The commission released its opinion in 2005 in the St. Michael Report. It declared that the blessing of same-sex unions “is not a matter of core doctrine in the sense of being creedal.” That forms the basis of one of the General Synod resolutions. But delegates will also consider a resolution deferred by General Synod in 2004 that affirms “the authority and jurisdiction of any diocesan synod, with the concurrence of its bishop, to authorize the blessing of same-sex unions.” A 60 per cent vote in favour of the two resolutions was suggested as the required threshold.

Bishop Matthews explained, “I’m afraid that people could read those resolutions and believe that that’s the recommendation of the St. Michael Report.” She added: “We don’t make recommendations, we do raise theological questions.”

In addition, the house of bishops of the ecclesiastical province of Rupert’s Land expressed concern with a synod resolution expressing that same-sex blessings are consistent with the church’s core doctrine – a conclusion not reached by the theological commission. In an open letter to the church they wrote, “If the blessing of same-sex unions is consistent with core doctrine and right, then it is incumbent upon us to help educate Anglicans, and other Christians, in Canada and around the world.” The bishops said there was not enough time for delegates or the church to be educated or to “be in a position to determine whether the blessing of same-sex unions is scripturally sound and theologically consistent with core doctrine.”

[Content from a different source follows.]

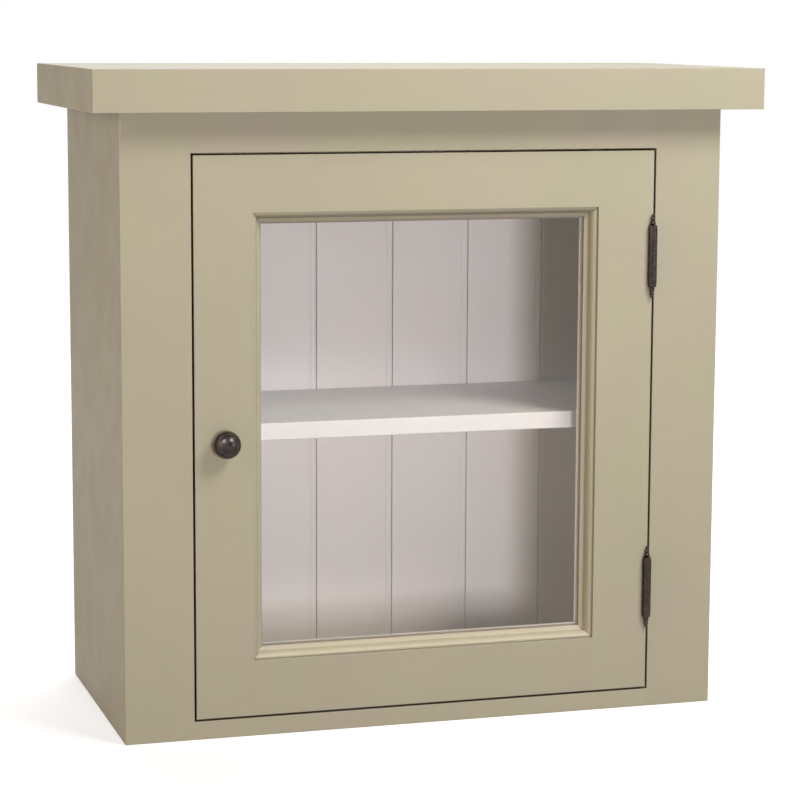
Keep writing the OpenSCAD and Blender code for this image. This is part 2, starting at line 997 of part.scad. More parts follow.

Perhaps they underestimate the synod process and the seriousness with which delegates face their responsibilities. Perhaps not.

Still a third group of 25 theologians wrote directly to the house of bishops, arguing that while consultations have been held on the St Michael Report across the country, “most of these consultations have been given over to hearing points of view and not to a critical exchange of ideas. Quite simply, what is lacking is a biblical and theological justification for changing the church’s teaching.”

Even the Archbishop of Canterbury, while refraining from offering explicit advice about what the church should do at General Synod, delivered a cautionary word, suggesting that delegates ask the question “What is for the health of the Body of Christ both locally and globally?”

Where does it all leave synod delegates and the Canadian church? Likely, still in the limbo in which it has been suspended since General Synod 2004, when the vote was delayed. There are no easy answers.

The church’s challenge now is the same as that of Archbishop Williams: how to convince its numbers that they have more in common, more that unites than divides them, and how to keep them from leaving the table forever.